From a fiscal standpoint, things are fairly black and white. The economic and structural framework in which roster decisions are made does not allow for a whole lot of grays. As Butler himself noted a couple of days ago, it’s a pretty good bet that somebody, or multiple somebodies, is going to offer him four years and $141 million, which leaves these questions:

Are the Sixers willing to go that high?

Is Philly the place where Team Jimmy most wants to be?

Are the Sixers willing to go to five years and $188 million to make Philly that place?

Harris might be the better place to start, because it doesn’t take many leaps of faith to arrive at the conclusion that the Sixers have already decided that they are going to do what it takes to keep him in the fold. It simply strains credulity to think that they would have acquired him without having already convinced themselves that they would offer him a max deal if that is what is required to keep him in the fold beyond 2019. This, given that both front office and ownership signed off on a deal that stripped them of their last two viable avenues for improving the team internally. In addition to an unprotected 2021 draft pick that, given the Heat’s trajectory, could very well end up in the middle-to-upper lottery, the Sixers gave up a rookie in Landry Shamet who finished his first year in the NBA with a better three-point shooting percentage (.422) than Redick has posted in all but three of his 13 NBA seasons (while also averaging 10.4 three-point attempts per 100 possessions, a mark that Redick has only reached three times).

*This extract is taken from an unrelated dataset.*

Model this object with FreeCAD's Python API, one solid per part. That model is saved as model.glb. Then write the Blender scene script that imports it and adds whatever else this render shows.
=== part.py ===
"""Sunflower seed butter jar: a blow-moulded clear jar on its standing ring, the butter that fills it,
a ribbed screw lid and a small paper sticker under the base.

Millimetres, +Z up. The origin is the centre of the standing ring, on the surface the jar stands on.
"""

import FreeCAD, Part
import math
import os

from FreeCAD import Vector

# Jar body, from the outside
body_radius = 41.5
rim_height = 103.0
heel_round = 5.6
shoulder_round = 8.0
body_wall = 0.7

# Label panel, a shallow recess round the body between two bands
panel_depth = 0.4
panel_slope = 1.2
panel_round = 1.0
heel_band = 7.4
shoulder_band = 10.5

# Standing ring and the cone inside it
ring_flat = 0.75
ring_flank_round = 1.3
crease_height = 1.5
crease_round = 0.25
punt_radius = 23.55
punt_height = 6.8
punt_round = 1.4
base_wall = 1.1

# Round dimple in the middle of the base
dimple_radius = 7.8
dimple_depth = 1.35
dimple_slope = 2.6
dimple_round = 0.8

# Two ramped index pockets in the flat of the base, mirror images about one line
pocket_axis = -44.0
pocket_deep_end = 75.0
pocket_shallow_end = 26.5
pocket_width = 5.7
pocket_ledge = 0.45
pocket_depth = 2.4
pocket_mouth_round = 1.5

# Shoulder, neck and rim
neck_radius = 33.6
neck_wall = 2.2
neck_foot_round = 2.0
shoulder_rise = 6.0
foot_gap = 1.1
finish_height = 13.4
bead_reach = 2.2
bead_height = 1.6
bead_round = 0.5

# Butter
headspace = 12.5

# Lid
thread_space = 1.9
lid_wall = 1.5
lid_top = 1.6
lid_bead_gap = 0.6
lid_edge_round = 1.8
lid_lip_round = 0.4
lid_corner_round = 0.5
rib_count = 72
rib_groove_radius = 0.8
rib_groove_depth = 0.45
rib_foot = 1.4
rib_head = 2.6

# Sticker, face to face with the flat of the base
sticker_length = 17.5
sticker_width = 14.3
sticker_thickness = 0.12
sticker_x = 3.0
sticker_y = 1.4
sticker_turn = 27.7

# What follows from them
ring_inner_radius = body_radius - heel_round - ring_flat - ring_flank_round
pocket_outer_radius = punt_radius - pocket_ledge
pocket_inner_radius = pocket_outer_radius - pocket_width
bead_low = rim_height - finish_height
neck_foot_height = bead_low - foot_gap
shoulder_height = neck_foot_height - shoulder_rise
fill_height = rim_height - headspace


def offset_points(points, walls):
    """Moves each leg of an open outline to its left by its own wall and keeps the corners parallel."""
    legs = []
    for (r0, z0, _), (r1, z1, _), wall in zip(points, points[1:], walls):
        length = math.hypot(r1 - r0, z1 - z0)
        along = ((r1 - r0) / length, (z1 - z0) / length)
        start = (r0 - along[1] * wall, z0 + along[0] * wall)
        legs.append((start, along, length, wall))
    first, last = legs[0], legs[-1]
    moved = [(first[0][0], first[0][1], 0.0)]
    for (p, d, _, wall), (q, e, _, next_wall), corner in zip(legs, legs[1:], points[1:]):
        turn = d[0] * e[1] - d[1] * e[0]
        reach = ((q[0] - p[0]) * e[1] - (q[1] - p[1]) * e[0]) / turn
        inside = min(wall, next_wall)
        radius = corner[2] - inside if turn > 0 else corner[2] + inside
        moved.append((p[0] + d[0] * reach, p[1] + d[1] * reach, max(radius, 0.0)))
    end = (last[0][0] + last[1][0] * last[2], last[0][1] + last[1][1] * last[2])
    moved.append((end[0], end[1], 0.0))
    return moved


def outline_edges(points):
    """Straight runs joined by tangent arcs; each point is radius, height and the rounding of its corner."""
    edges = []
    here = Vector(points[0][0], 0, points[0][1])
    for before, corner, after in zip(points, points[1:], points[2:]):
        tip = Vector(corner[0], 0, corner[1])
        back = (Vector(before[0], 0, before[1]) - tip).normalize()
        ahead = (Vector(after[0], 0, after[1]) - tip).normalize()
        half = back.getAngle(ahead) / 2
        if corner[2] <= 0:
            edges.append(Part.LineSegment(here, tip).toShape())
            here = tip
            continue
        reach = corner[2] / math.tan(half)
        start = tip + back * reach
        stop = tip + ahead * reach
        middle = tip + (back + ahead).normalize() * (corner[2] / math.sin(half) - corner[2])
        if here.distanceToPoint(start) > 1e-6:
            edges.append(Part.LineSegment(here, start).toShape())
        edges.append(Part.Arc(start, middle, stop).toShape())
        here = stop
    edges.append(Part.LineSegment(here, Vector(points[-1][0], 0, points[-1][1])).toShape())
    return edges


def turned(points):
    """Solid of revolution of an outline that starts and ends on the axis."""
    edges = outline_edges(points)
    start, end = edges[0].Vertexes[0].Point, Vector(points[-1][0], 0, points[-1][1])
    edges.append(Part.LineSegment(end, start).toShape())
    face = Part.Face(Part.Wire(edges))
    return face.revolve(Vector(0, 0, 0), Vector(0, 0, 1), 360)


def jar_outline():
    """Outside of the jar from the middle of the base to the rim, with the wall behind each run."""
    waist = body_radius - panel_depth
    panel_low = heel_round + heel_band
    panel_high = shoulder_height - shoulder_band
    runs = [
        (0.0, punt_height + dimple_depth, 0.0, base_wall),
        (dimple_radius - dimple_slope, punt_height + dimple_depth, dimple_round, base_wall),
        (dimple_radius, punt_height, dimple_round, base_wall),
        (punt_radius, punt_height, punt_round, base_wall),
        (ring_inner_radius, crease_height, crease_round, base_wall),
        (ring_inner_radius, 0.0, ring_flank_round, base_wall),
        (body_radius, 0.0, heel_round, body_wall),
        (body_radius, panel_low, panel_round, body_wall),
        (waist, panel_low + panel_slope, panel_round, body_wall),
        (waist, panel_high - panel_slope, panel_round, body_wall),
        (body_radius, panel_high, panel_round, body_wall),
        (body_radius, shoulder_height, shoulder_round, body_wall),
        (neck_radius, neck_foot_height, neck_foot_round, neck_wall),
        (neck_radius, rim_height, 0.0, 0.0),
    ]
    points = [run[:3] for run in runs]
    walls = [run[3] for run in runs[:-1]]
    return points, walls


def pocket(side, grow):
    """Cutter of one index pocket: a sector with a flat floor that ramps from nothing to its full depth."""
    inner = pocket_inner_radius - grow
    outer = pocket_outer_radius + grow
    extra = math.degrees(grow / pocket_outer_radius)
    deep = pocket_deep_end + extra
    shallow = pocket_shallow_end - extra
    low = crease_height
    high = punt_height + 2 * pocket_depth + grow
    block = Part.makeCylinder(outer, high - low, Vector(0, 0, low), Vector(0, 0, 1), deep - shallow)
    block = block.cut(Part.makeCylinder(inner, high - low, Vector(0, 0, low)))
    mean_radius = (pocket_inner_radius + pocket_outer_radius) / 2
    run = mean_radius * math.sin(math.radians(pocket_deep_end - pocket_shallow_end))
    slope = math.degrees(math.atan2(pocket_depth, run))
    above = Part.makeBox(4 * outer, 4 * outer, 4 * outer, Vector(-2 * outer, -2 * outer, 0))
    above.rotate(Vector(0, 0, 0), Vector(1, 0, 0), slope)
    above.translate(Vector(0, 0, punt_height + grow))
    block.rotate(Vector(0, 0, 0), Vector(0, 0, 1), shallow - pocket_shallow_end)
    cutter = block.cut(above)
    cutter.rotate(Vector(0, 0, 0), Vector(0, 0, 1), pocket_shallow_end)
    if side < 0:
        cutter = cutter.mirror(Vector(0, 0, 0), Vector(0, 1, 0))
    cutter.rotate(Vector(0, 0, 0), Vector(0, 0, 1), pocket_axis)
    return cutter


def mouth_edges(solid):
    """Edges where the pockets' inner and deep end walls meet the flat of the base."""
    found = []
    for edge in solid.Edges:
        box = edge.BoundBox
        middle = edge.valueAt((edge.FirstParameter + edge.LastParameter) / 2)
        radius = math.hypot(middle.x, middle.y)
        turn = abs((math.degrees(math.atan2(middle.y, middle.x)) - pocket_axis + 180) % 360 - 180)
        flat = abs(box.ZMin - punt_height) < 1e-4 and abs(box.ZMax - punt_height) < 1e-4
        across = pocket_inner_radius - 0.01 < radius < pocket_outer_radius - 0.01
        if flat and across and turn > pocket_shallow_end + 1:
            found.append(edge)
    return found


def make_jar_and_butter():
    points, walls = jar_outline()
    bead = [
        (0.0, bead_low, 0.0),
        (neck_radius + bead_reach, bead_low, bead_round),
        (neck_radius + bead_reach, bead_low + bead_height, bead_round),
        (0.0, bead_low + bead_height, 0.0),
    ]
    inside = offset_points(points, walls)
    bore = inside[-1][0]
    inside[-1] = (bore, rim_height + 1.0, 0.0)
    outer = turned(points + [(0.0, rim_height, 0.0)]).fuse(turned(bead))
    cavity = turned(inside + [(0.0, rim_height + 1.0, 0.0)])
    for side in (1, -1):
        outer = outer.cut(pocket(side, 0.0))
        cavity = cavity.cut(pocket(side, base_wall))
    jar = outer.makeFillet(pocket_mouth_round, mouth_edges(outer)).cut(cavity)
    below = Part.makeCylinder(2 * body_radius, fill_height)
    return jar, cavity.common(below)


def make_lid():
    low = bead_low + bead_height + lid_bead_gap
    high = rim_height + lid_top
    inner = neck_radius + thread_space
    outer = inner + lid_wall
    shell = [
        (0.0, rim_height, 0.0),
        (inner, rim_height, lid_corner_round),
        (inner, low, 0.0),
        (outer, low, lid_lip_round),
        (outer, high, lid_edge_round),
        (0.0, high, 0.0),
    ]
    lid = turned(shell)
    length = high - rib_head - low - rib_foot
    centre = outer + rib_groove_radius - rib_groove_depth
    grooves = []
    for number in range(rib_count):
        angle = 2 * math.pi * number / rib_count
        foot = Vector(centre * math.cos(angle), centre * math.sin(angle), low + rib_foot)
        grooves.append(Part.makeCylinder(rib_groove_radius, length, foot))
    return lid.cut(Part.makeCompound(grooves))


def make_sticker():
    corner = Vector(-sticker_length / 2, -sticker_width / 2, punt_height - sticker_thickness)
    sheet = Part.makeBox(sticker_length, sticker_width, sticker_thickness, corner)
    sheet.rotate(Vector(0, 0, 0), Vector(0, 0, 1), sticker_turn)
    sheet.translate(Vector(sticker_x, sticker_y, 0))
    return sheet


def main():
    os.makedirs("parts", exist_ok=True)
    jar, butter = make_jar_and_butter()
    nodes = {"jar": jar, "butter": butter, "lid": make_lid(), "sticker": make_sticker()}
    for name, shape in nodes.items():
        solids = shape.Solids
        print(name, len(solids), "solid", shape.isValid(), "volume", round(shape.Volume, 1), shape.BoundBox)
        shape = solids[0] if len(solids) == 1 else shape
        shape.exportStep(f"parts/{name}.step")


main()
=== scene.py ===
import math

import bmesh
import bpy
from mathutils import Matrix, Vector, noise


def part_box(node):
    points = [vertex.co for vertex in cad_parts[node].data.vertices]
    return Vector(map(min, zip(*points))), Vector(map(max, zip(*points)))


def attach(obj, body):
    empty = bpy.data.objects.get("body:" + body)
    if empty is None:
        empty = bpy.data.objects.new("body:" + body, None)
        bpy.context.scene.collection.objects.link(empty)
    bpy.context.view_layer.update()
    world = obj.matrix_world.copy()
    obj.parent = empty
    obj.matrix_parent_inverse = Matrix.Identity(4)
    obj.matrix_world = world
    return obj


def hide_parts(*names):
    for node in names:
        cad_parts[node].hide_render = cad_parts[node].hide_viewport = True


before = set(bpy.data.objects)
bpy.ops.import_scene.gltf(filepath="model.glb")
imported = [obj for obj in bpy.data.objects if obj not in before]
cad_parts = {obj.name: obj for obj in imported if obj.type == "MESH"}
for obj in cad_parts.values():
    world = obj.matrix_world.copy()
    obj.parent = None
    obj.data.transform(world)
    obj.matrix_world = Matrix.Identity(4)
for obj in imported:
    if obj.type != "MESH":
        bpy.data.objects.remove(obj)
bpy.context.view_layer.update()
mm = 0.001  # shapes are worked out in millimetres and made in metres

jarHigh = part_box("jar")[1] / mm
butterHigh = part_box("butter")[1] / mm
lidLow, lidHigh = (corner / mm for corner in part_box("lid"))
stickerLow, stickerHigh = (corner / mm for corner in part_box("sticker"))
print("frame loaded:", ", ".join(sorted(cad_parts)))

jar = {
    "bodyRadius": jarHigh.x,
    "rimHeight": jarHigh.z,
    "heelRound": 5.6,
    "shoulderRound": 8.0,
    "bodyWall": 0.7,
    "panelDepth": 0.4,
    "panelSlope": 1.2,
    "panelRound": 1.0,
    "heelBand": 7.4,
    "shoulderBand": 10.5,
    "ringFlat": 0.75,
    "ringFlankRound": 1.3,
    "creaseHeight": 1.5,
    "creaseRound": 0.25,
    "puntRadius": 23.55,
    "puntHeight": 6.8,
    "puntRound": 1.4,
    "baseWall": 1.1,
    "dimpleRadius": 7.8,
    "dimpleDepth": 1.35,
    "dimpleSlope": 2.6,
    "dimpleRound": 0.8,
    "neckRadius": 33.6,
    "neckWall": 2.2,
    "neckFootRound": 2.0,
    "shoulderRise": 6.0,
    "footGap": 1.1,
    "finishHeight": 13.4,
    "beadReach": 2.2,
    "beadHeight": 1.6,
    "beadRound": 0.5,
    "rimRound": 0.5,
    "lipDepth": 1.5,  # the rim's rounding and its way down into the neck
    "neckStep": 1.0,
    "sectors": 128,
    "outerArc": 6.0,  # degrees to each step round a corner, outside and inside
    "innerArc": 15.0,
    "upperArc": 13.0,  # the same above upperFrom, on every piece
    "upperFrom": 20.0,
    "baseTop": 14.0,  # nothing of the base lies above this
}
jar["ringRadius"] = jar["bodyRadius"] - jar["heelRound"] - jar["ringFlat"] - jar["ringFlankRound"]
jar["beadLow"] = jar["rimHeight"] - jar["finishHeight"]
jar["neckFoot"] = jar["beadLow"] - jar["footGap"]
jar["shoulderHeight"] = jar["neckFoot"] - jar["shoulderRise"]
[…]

»READ MORE: Sixers managing partner Josh Harris: Brett Brown’s job ‘was never in jeopardy’

To be clear, the Sixers would be committing a classic economic blunder if they allowed the price they paid for Harris to impact their valuation of him. But we’re not talking about a sunk-cost situation here. The player that we saw in his 37 games in a Sixers uniform is the same player the Sixers saw on film when they decided he warranted the price they ended up paying for him. He isn’t a great defender, and he needs to improve his dribble separation and/or catch-and-shoot ability before he warrants All-Star consideration, but given his youth (26 years old), the polish of his game, and his silky smooth shooting touch, Harris carries with him far lower risk than Butler, from the standpoints of health, attitude, and personnel fit.

If you don’t think the Sixers have already committed themselves to signing him, consider the way Brett Brown ended his answer to a question about Harris’ fit with the team moving forward.

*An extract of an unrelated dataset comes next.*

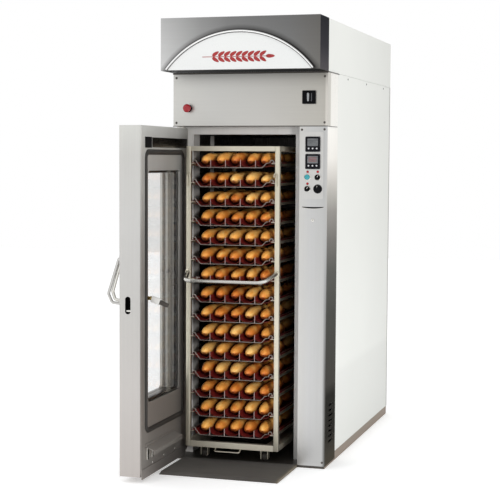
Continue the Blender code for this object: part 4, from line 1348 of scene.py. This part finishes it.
def build_loaves(k):
    """Scored loaves lying two to a channel, end to end, on one tray."""
    rnd = random.Random(4100 + 37 * k)
    z = tray_level(k)
    verts, faces, tone, score, underside_bake_and_flank_shade = [], [], [], [], []
    rings, sides = 22, 16
    for n in range(10):
        c, row = n % 5, n // 5
        cx = RACK_X + PITCH * (c - 2) + rnd.uniform(-0.004, 0.003)
        if row == 0:
            y0 = TRAY_Y0 + rnd.uniform(0.012, 0.032)
            y1 = TRAY_Y0 + rnd.uniform(0.362, 0.384)
        else:
            y0 = TRAY_Y0 + rnd.uniform(0.398, 0.412)
            y1 = TRAY_Y1 - rnd.uniform(0.012, 0.034)
        rx = rnd.uniform(0.0300, 0.0340)
        rz = rnd.uniform(0.0350, 0.0400)
        lift = z + 0.0035
        shade = rnd.uniform(0.28, 0.86)
        bend = rnd.uniform(-0.004, 0.004)
        seed = Vector((rnd.uniform(0, 50), rnd.uniform(0, 50), k * 3.0))
        cuts = rnd.choice((2.6, 3.0, 3.3))
        phase = rnd.uniform(0.0, 0.6)
        start = len(verts)
        for i in range(rings):
            t = i / (rings - 1)
            s = t - 0.11 * math.sin(math.tau * t) / math.tau * 3.0
            y = y0 + (y1 - y0) * s
            end = min(y - y0, y1 - y) / 0.105
            full = 1.0 if end >= 1 else max(0.0, 1 - (1 - end) ** 2.2) ** 0.50
            full = max(full, 0.05)
            slim = full ** 0.8
            for j in range(sides):
                a = math.tau * j / sides
                nx, nz = math.cos(a), math.sin(a)
                lump = 1 + 0.07 * (noise.noise(seed + Vector(
                    (nx * 1.3, y * 11.0, nz * 1.3))))
                r_x, r_z = rx * slim * lump, rz * full * lump
                px = cx + bend * math.sin(math.pi * s) + r_x * nx
                h = nz if nz > 0 else nz * 0.78
                pz = lift + rz * 0.80 + r_z * h
                # slanting scores that open across the top
                u = (s + phase + 0.055 * nx) * cuts
                w = abs((u % 1.0) - 0.5) * 2
                open_ = max(0.0, 1 - w / 0.62) if nz > 0.25 else 0.0
                open_ *= min(1.0, max(0.0, (nz - 0.25) / 0.3)) * min(
                    1.0, end * 1.5)
                ridge = math.sin(open_ * math.pi) * 0.0022 - open_ * 0.0012
                verts.append((px, y, pz + ridge))
                tone.append(min(1.0, max(0.0, shade + 0.24 * noise.noise(
                    seed + Vector((nx * 2.0, y * 24.0, nz * 2.0)))
                    + 0.10 * nz)))
                score.append(open_ * 0.85)
                # painted shade: the flanks are darkened, and the underside,
                # partly for its bake colour
                flank = max(0.0, abs(nx) - 0.45) / 0.55
                underside_bake_and_flank_shade.append(max(0.0, min(1.0, -nz * 0.9 + 0.05 + 0.95
                                          * flank * min(1.0, end * 0.9))))
            if i:
                a0 = start + (i - 1) * sides
                b0 = start + i * sides
                for j in range(sides):
                    faces.append((a0 + j, a0 + (j + 1) % sides,
                                  b0 + (j + 1) % sides, b0 + j))
        faces.append(tuple(start + j for j in range(sides))[::-1])
        faces.append(tuple(start + (rings - 1) * sides + j
                           for j in range(sides)))
    mesh = bpy.data.meshes.new(f"loaves_{k + 1:02d}")
    mesh.from_pydata(verts, [], faces)
    for key, values in (("tone", tone), ("score", score), ("underside_bake_and_flank_shade", underside_bake_and_flank_shade)):
        layer = mesh.attributes.new(key, 'FLOAT', 'POINT')
        layer.data.foreach_set("value", values)
    bm = bmesh.new()
    bm.from_mesh(mesh)
    bmesh.ops.recalc_face_normals(bm, faces=bm.faces)
    bm.to_mesh(mesh)
    bm.free()
    smooth(mesh, 60)
    obj_from(f"loaves_{k + 1:02d}", mesh, M_CRUST, f"tray_{k + 1:02d}")


for k in range(15):
    build_tray(k)
    build_loaves(k)

# =============================================================== chamber
# upright air duct edge on the left wall
bm = bmesh.new()
add_box(bm, (-0.3454, -0.3436), (Y(0.40), Y(0.46)), (0.060, 1.715), 0.0008, 1)
obj_from("air_duct_edge", to_mesh(bm, "air_duct_edge"), M_FRAME, "cabinet")

# ================================================================= stage
floor = bpy.data.meshes.new("floor")
floor.from_pydata([(-14, -14, 0), (14, -14, 0), (14, 14, 0), (-14, 14, 0)],
                  [], [(0, 1, 2, 3)])
floor_obj = bpy.data.objects.new("floor", floor)
COL.objects.link(floor_obj)
g = Graph("pale_floor")
g.set("Base Color", g.mix(g.noise((0.8, 0.8, 0.8), 2.0), rgb(250, 250, 250),
                          rgb(247, 247, 247)))
g.set("Roughness", 0.75)
g.set("Specular IOR Level", 0.1)
g.set("Emission Color", (1, 1, 1, 1))
g.set("Emission Strength", 0.30)
floor.materials.append(g.mat)

world = bpy.data.worlds.new("studio")
SCENE.world = world
world.use_nodes = True
wt = world.node_tree
wt.nodes.clear()
out = wt.nodes.new("ShaderNodeOutputWorld")
lit = wt.nodes.new("ShaderNodeBackground")
seen = wt.nodes.new("ShaderNodeBackground")
mixer = wt.nodes.new("ShaderNodeMixShader")
path = wt.nodes.new("ShaderNodeLightPath")
coord = wt.nodes.new("ShaderNodeTexCoord")
split = wt.nodes.new("ShaderNodeSeparateXYZ")
ramp = wt.nodes.new("ShaderNodeValToRGB")
remap = wt.nodes.new("ShaderNodeMapRange")
wt.links.new(coord.outputs["Generated"], split.inputs[0])
wt.links.new(split.outputs[2], remap.inputs[0])
remap.inputs[1].default_value = -1.0
remap.inputs[2].default_value = 1.0
wt.links.new(remap.outputs[0], ramp.inputs[0])
ramp.color_ramp.elements[0].position = 0.0
ramp.color_ramp.elements[0].color = (0.80, 0.80, 0.80, 1)
ramp.color_ramp.elements[1].position = 1.0
ramp.color_ramp.elements[1].color = (0.86, 0.87, 0.88, 1)
mid = ramp.color_ramp.elements.new(0.52)
mid.color = (0.97, 0.97, 0.96, 1)
wt.links.new(ramp.outputs[0], lit.inputs[0])
lit.inputs[1].default_value = 0.98
seen.inputs[0].default_value = (1, 1, 1, 1)
seen.inputs[1].default_value = 1.0
wt.links.new(path.outputs["Is Camera Ray"], mixer.inputs[0])
wt.links.new(lit.outputs[0], mixer.inputs[1])
wt.links.new(seen.outputs[0], mixer.inputs[2])
wt.links.new(mixer.outputs[0], out.inputs[0])


def area(name, location, target, size, energy, colour=(1, 1, 1)):
    data = bpy.data.lights.new(name, 'AREA')
    data.shape = 'RECTANGLE'
    data.size, data.size_y = size
    data.energy = energy
    data.color = colour
    obj = bpy.data.objects.new(name, data)
    obj.location = location
    obj.rotation_euler = (Vector(target) - Vector(location)).to_track_quat(
        '-Z', 'Y').to_euler()
    COL.objects.link(obj)
    obj.visible_glossy = False
    return obj


area("key_softbox", (-3.2, -5.6, 4.2), (-0.1, -0.8, 1.0), (2.6, 2.6), 46)
area("fill_softbox", (3.6, -3.2, 3.4), (0.2, 0.0, 1.0), (2.4, 2.4), 10)
area("top_softbox", (0.2, -2.6, 5.2), (0.0, -0.6, 0.8), (3.2, 2.2), 10)

# a soft front light that only the loaded rack receives
load = bpy.data.collections.new("load_receivers")
for obj in bpy.data.objects:
    if obj.name.startswith(("loaves_", "tray_sheet_", "tray_wires_",
                            "door_frame", "air_duct_edge")):
        load.objects.link(obj)
front = area("load_softbox", (3.7, -6.1, 2.0), (-0.05, -0.5, 0.9), (0.5, 0.9),
             300, (1.0, 0.97, 0.93))
front.light_linking.receiver_collection = load

cam_data = bpy.data.cameras.new("camera")
cam_data.sensor_fit = 'HORIZONTAL'
cam_data.sensor_width = 36.0
cam_data.lens = 1346.87 * 36.0 / 500.0
cam_data.clip_end = 100.0
cam = bpy.data.objects.new("camera", cam_data)
COL.objects.link(cam)
yaw, pitch, roll = (math.radians(a) for a in
                    (-16.97425234, -3.83918575, 0.30877087))
forward = Vector((math.sin(yaw) * math.cos(pitch),
                  math.cos(yaw) * math.cos(pitch), math.sin(pitch)))
right = Vector((math.cos(yaw), -math.sin(yaw), 0.0))
up = right.cross(forward)
r2 = right * math.cos(roll) + up * math.sin(roll)
u2 = -right * math.sin(roll) + up * math.cos(roll)
turn = Matrix((r2, u2, -forward)).transposed().to_4x4()
turn.translation = Vector((2.03661083, -6.64731451 + F, 1.58639043))
cam.matrix_world = turn
SCENE.camera = cam

SCENE.view_settings.view_transform = 'Standard'
SCENE.view_settings.look = 'None'
SCENE.view_settings.exposure = 0.0
SCENE.view_settings.gamma = 1.0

“When you start talking about those things and a fit, maybe the most exciting thing that I feel is that at age 26, we can get him better,” the Sixers head coach said on Tuesday. “We can get him better. ... The days are early, for us and for him, and so I really feel that his human skills, his character, his talent base at age 26, we can bring that to a higher level. And he’s a great worker and person and he will let me coach him. He will let us coach him.”

That doesn’t sound like a man who has much doubt about whether Harris will return.

As for Butler? There’s much less reason to assume that the Sixers have committed themselves to his return. Unlike with Harris, they can easily talk themselves into thinking that the cost they paid for Butler, while substantial, was justified for a one-year rental. Butler’s performance in crunch-time isolation situations during the regular season and his herculean effort throughout the postseason offer plenty of reason to believe that they would not have gotten to within four bounces (and a subsequent overtime) of the Eastern Conference Finals. Such a belief doesn’t mean they wouldn’t have been able to acquire some other rental player capable of doing some of the things that Butler does, particularly in isolation and off the dribble, while also keeping Robert Covington and Dario Saric in the fold (both of whom easily could have made a difference against the Raptors). But it does give them an out.

»READ MORE: Sixers downplay Simmons’ jump shot, but his unwillingness to shoot will continue to plague team

To be clear: the Sixers need a player like Butler, a guard capable of running the point when Ben Simmons is either off of the court or limited by an opposing defense.

“We saw that with the construction of two years ago’s team,” Brown said. “You know, that wasn’t Cov’s strength, that wasn’t Dario’s strength. And we need that. That’s kind of our sport nowadays. How do you find people that can play off a live ball, and create and make plays, and a really close second is, can they shoot?”

But the Sixers might be able to cobble together a version of Butler by spending his money on a couple of different players.

To surmise:

Harris? Pencil him in. Butler? Don’t rule it out. But don’t go any further than that.